Alles ist relativ, niemand ist reich

Der unscharfe Begriff der Mittelschicht wabert durch das zum Sparen verurteilte Land.

Leitartikel ••• Von Sabine Bretschneider

 

ANSICHTSSACHEN. Kein Land der Berge, sondern ein Land der Mittelschicht: Eine Integral-Umfrage hat sich kürzlich, unter anderem, mit der Selbsteinteilung der Österreicher in die Kategorien Ober-, Mittel- und Unterschicht auseinandergesetzt. Ergebnis: Fast niemand betrachtet sich als „reich” (ein Prozent Selbsteinschätzung bei zehn Prozent aus der tatsächlichen Oberschicht); die Oberschicht bezeichnet sich mehrheitlich als Mittelschicht (90%). Vier Prozent der Befragten beurteilen sich als arm (realiter sind es neun Prozent) – und der Großteil der Armen (77%) verortet sich in der Mittelschicht. Das ergibt viel Interpretationsspielraum. Reichtum bezeichnet natürlich nicht nur den Überfluss an gegenständlichen, sondern auch jenen an geistigen Werten. Aber lassen wir das einstweilen beiseite.

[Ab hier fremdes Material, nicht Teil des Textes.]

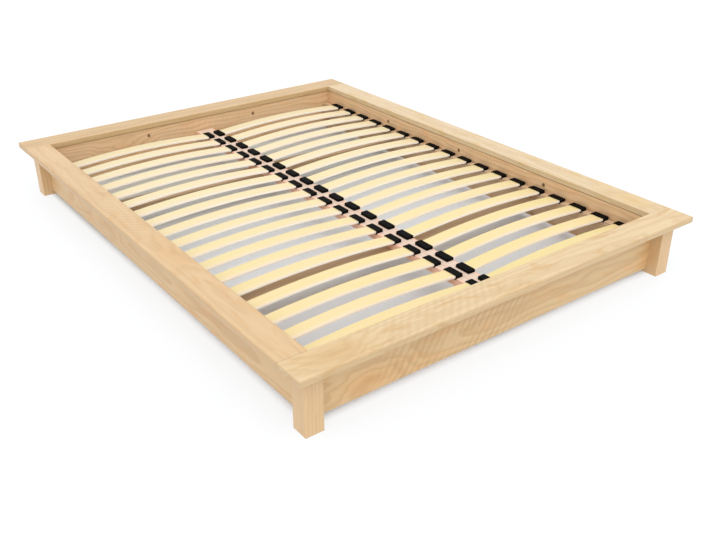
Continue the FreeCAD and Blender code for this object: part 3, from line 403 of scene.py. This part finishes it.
def make_tone_beyond():
    """Another tone over a colour, on what reaches past the given half sizes of the bed."""
    tree, given, results = new_group("tone_beyond", (
        ("Colour", "NodeSocketColor", None),
        ("Place", "NodeSocketVector", None),
        ("Tone", "NodeSocketColor", None),
        ("Half Sizes", "NodeSocketVector", None),
        ("Softness", "NodeSocketFloat", 0.006),
        ("Depth", "NodeSocketFloat", 0.5),
    ), (("Colour", "NodeSocketColor"),))
    size = vector_math(tree, "ABSOLUTE", given["Place"])[0]
    past = separate(tree, vector_math(tree, "SUBTRACT", size, given["Half Sizes"])[0])
    furthest = calculate(tree, "MAXIMUM", past[0], calculate(tree, "MAXIMUM", past[1], past[2]))
    share = fade(tree, calculate(tree, "DIVIDE", furthest, given["Softness"]),
                 start=-1.0, end=0.0)
    tree.links.new(tint(tree, given["Colour"], given["Tone"], calculate(
        tree, "MULTIPLY", share, given["Depth"])), results["Colour"])
    return tree


wood_figure = make_wood_figure()
tone_beyond = make_tone_beyond()


def turned(place, turn):
    """Where a place lies once its board is turned so that the grain runs along X."""
    return Matrix.Rotation(turn[2], 3, "Z") @ Matrix.Rotation(turn[1], 3, "Y") @ Vector(place)


def board_wood(name, turn, pith, colours, knot=(FAR_OFF, FAR_OFF, FAR_OFF), gloss=0.40,
               tones=(), **figure_values):
    """Solid wood with its grain turned along the board, its pith and its knot at places of the
    bed, and the figure's other values given as those of the group."""
    finish, tree, shader = new_finish(name)
    place = bed_place(tree)
    along_board = tree.nodes.new("ShaderNodeMapping")
    along_board.inputs["Rotation"].default_value = turn
    tree.links.new(place, along_board.inputs["Vector"])
    pale, brown, blush = colours
    heart = tuple(part * share for part, share in zip(blush, KNOT_HEART_SHARES))
    figure = put_group(tree, wood_figure, place=along_board.outputs[0], pale=pale, brown=brown,
                       blush=blush, knot_heart=heart, pith=turned(pith, turn),
                       knot=turned(knot, turn), **figure_values)
    colour = figure["Colour"]
    for tone in tones:
        colour = put_group(tree, tone_beyond, colour=colour, place=place, **tone)["Colour"]
    tree.links.new(colour, shader.inputs["Base Color"])
    add_roughness(tree, shader, figure["Fibres"], least=gloss - FIBRE_ROUGHNESS / 2,
                  spread=FIBRE_ROUGHNESS)
    grain = calculate(tree, "MULTIPLY_ADD", figure["Rings"], RING_RELIEF, figure["Fibres"])
    relief = add_relief(tree, shader, grain, strength=0.25, depth=0.0004)
    arris = tree.nodes.new("ShaderNodeBevel")
    arris.samples = 4
    arris.inputs["Radius"].default_value = ARRIS_RADIUS
    tree.links.new(arris.outputs["Normal"], relief.inputs["Normal"])
    return finish


def finish_node(name, material):
    """Give a CAD piece its finish."""
    mesh = nodes[name].data
    mesh.materials.clear()
    mesh.materials.append(material)


LEG_WOOD = ((0.669, 0.458, 0.248), (0.45, 0.275, 0.125), (0.650, 0.425, 0.215))
FINE_GROWTH = dict(rings_per_metre=150.0, wander=0.012)

for end, end_sign in (("foot", -1), ("head", 1)):
    for side, side_sign in (("left", -1), ("right", 1)):
        leg_pith = (0.80 * side_sign, 1.12 * end_sign, 0.3 * end_sign)
        finish_node(f"{end}_{side}_leg", board_wood(
            f"{end}_{side}_leg_wood", GRAIN_ALONG_Z, leg_pith, LEG_WOOD, ring_depth=0.24,
            **FINE_GROWTH))


# ---------------------------------------------------------------------------------------------
# Rails. Four boards on edge between the legs, of the same wood, doweled and cammed to them. The
# foot rail has the liveliest face: a swirl near its left end, then a stretch of fiddleback curl.

OUTER_RAIL_WOOD = ((0.668, 0.472, 0.248), (0.455, 0.262, 0.108), (0.680, 0.418, 0.190))
# The head and right rails are seen from inside the bed and take a lighter copy of the wood:
# painted light that makes up for the shade of the rim above them.
INNER_RAIL_WOOD_WITH_PAINTED_LIGHT = ((0.768, 0.525, 0.305), (0.50, 0.300, 0.145), (0.765, 0.475, 0.255))
RAIL_RINGS_PER_METRE = 62.0
RAIL_TOP = 0.197
UP_TO_THE_RIM = (FAR_OFF, FAR_OFF, RAIL_TOP)
# Painted shade under the rim: a broad darkening up the outer rails' faces, and a thin dark painted
# shadow line right under the rim on all four rails.
SHADE_UNDER_RIM = dict(tone=OUTER_RAIL_WOOD[1], half_sizes=UP_TO_THE_RIM, softness=0.045,
                       depth=0.30)
PAINTED_SHADOW_UNDER_RIM = dict(tone=(0.16, 0.10, 0.045), half_sizes=UP_TO_THE_RIM, softness=0.006,
                      depth=0.75)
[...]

Falls Sie eine Berechnung starten wollen: Wer zwischen 75 und 200% des mittleren Gehalts verdient, gehört laut OECD der Mittelschicht an. Für Österreich veröffentlichte Statistik Austria (aktuellste Daten aus 2023) ein Medianeinkommen (ganzjährig Vollzeitbeschäftigte) in Höhe von 51.500 Euro brutto.

Jetzt sagt das Arbeitseinkommen der Angestellten jedoch wenig über die tatsächlichen Einkünfte aus oder über das Vermögen – und noch weniger über die diffus wabernde Masse der sogenannten Mittelschicht. Erbschaft, Immobilieneigentum, sonstige finanzielle Werte im Hintergrund? Vermögensungleichheit beruht in Österreich zu einem höheren Prozentsatz auf Erbschaften als auf Einkommensdifferenzen. Dass Sie richtig viele kluge Bücher gelesen haben (siehe „geistige Werte”) mag Ihnen beruflich nützen. Wahrscheinlich aber nicht. Reich werden Sie auch nicht deswegen. Außer Sie sind im Besitz der Bücher – und diese sind Erstausgaben der Gutenberg-Bibel oder des Codex Leicester …

Eine sperrige Definition: Armut wie Reichtum spiegeln den Grad der Teilhabe an materiellen Ressourcen in gesellschaftlichen Kontexten ­sowie ihre Relation zueinander wider. Eben. Tu felix Land der Mittelschicht.